Anyway. At each of our locations, we install a sensor to measure corrosion for three metal types. For the experts: we used three types that are common in industrial and maritime constructions. Stainless steel 316L, a low tensile carbon steel (used for shipbuilding and sheet piles in ports) and a carbon steel that is more robust and is being used for industrial construction work. To measure the corrosion of these steels, we rely on the sensors of the Dutch company CCube.

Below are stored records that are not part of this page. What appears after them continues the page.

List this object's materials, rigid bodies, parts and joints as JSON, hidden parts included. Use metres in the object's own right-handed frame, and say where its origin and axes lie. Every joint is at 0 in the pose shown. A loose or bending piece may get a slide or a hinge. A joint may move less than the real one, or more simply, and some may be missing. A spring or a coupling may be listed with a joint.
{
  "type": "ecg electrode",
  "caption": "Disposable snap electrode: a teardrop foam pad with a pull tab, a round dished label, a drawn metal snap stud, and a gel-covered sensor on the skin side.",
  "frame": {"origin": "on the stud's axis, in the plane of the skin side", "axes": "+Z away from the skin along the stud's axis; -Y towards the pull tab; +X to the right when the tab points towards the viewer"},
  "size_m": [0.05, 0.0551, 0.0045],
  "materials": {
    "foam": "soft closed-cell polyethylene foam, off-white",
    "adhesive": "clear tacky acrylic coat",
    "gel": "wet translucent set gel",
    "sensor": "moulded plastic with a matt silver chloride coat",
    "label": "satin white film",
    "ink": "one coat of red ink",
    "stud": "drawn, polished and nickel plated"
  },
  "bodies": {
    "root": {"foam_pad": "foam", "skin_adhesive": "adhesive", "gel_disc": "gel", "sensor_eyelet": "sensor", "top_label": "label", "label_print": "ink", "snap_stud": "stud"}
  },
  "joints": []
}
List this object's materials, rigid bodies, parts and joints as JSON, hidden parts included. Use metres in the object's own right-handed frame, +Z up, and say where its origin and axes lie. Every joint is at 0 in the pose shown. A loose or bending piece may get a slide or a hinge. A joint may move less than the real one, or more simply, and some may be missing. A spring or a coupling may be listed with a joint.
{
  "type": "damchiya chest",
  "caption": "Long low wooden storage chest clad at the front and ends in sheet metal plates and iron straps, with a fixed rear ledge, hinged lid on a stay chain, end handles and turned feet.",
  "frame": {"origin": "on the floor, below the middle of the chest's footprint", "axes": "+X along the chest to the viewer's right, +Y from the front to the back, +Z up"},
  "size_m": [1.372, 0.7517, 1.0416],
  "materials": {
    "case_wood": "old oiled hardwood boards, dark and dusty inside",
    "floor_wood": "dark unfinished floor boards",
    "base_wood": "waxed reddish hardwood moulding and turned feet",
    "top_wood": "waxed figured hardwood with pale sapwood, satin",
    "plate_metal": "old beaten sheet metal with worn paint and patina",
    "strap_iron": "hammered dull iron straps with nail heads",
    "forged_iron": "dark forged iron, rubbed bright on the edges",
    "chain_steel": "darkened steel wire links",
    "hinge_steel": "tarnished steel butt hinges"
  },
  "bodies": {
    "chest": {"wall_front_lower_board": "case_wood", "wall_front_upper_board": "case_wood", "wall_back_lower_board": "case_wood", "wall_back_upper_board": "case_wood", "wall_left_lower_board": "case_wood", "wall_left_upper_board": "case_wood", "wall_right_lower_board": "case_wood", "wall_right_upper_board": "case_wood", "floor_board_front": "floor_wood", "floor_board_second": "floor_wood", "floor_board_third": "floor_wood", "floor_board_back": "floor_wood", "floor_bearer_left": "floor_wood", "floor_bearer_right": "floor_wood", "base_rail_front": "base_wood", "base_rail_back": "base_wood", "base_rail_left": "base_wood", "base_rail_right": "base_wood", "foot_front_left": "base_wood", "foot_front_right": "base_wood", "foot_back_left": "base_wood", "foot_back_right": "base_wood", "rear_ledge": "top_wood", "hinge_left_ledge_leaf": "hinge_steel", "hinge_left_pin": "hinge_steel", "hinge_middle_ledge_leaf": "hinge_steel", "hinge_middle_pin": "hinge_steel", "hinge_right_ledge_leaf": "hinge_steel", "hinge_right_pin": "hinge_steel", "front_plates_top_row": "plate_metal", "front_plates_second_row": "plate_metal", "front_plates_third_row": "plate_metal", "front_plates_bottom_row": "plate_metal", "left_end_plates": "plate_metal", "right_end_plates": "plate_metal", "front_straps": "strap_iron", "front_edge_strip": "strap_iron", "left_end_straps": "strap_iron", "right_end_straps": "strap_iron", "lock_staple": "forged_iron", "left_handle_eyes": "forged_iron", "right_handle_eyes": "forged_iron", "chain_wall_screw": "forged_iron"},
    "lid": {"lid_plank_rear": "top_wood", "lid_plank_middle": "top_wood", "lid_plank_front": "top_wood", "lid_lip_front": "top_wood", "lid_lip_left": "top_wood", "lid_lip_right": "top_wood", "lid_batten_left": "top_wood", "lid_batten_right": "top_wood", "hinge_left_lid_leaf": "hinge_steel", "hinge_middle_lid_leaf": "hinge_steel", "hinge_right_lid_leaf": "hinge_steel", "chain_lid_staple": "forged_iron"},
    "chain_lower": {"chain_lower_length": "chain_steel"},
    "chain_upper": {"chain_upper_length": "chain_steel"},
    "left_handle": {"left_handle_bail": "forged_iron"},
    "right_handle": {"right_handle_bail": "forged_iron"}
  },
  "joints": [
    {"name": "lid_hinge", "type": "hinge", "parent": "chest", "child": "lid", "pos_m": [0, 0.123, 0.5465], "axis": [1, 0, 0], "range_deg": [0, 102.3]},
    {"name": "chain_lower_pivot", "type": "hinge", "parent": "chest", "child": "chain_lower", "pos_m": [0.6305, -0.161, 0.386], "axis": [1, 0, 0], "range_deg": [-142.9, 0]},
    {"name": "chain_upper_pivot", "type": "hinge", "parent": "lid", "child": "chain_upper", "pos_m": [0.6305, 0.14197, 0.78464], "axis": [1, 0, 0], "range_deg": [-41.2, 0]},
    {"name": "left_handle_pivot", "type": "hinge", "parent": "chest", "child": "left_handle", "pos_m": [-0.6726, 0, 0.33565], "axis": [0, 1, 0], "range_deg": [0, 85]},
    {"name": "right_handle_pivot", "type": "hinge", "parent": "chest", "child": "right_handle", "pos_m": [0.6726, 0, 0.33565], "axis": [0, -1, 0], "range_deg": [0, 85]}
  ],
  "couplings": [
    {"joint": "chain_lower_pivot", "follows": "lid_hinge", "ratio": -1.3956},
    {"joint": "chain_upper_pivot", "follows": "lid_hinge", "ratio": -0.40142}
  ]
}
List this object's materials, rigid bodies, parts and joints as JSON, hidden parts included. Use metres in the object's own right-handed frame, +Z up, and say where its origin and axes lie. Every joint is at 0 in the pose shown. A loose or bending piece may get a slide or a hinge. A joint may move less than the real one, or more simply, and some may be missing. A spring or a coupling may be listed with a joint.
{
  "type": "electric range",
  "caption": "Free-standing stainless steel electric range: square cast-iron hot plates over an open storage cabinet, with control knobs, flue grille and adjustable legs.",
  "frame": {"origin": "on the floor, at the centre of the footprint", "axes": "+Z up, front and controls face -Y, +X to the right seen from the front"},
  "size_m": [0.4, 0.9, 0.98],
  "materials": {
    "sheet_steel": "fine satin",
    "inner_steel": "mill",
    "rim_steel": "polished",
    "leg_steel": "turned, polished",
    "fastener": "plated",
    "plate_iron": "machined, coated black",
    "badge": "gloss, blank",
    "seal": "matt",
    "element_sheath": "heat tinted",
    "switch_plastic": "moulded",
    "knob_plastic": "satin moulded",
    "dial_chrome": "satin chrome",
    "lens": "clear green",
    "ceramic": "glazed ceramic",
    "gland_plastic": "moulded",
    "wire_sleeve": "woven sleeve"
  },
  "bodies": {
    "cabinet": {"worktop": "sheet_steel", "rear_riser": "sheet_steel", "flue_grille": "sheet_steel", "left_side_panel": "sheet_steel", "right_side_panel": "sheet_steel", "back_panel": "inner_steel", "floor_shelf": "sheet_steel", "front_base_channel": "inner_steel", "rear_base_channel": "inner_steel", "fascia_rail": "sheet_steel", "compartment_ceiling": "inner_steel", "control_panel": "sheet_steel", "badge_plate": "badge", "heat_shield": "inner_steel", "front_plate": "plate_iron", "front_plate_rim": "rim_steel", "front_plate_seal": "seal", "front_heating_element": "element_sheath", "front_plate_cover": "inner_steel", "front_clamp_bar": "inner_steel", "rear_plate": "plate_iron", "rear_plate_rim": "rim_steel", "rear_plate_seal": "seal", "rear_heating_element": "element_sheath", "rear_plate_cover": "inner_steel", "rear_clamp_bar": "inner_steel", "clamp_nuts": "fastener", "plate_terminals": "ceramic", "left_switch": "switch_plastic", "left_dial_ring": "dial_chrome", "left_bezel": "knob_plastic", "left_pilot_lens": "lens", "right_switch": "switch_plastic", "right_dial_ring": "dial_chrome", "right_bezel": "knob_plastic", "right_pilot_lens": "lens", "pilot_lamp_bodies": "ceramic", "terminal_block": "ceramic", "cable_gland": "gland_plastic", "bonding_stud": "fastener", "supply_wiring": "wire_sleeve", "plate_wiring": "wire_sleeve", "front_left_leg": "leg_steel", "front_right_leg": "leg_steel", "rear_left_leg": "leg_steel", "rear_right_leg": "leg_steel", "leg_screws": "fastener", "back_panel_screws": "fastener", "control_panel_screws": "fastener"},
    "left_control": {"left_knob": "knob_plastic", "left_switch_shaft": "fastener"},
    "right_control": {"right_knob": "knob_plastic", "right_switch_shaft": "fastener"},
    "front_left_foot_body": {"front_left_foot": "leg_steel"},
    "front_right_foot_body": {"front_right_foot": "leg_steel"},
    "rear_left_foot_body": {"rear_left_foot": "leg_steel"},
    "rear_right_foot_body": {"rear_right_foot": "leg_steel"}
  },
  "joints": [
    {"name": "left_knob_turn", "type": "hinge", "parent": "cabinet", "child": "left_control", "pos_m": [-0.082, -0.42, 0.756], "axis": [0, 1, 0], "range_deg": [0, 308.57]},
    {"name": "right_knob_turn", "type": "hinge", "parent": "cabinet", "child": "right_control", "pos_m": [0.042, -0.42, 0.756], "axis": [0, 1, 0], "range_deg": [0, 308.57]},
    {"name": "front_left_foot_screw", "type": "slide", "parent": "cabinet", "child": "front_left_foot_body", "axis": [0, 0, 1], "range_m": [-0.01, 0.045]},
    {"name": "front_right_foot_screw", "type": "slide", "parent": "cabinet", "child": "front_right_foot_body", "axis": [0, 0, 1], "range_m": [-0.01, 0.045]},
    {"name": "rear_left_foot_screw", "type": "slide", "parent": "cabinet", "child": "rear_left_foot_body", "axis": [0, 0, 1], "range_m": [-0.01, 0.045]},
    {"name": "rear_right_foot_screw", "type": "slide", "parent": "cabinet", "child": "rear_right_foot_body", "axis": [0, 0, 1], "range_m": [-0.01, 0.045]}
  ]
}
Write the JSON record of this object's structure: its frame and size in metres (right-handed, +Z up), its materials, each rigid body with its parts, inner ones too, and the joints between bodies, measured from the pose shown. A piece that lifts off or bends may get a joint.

At the same time, we analyse the water around those sensors: every 30 minutes, we measure its temperature, salt content, oxygen concentration, pH, and more. That is the job of the Scuba probes from the company Eijkelkamp, again from the Netherlands. To avoid that this sensor unit becomes a local mussel and oyster bank, we fitted it with a copper mesh around the sensitive sensor area. Both probes are linked to a central hub, where the sensitive electronics are housed and protected from the aggressive aqueous environments where we do our experiments. This is a box, developed at home (thanks, Elefterios) and vetted for use in industrial environments, equipped with electric breakers and power slots, a modem to transfer the measurements to the almighty Cloud.
And on one of those heat-ridden, sun-soaked days in the summer of 2022, the sensors finally went down into the water in Vlissingen and Ostend. One more promise completed.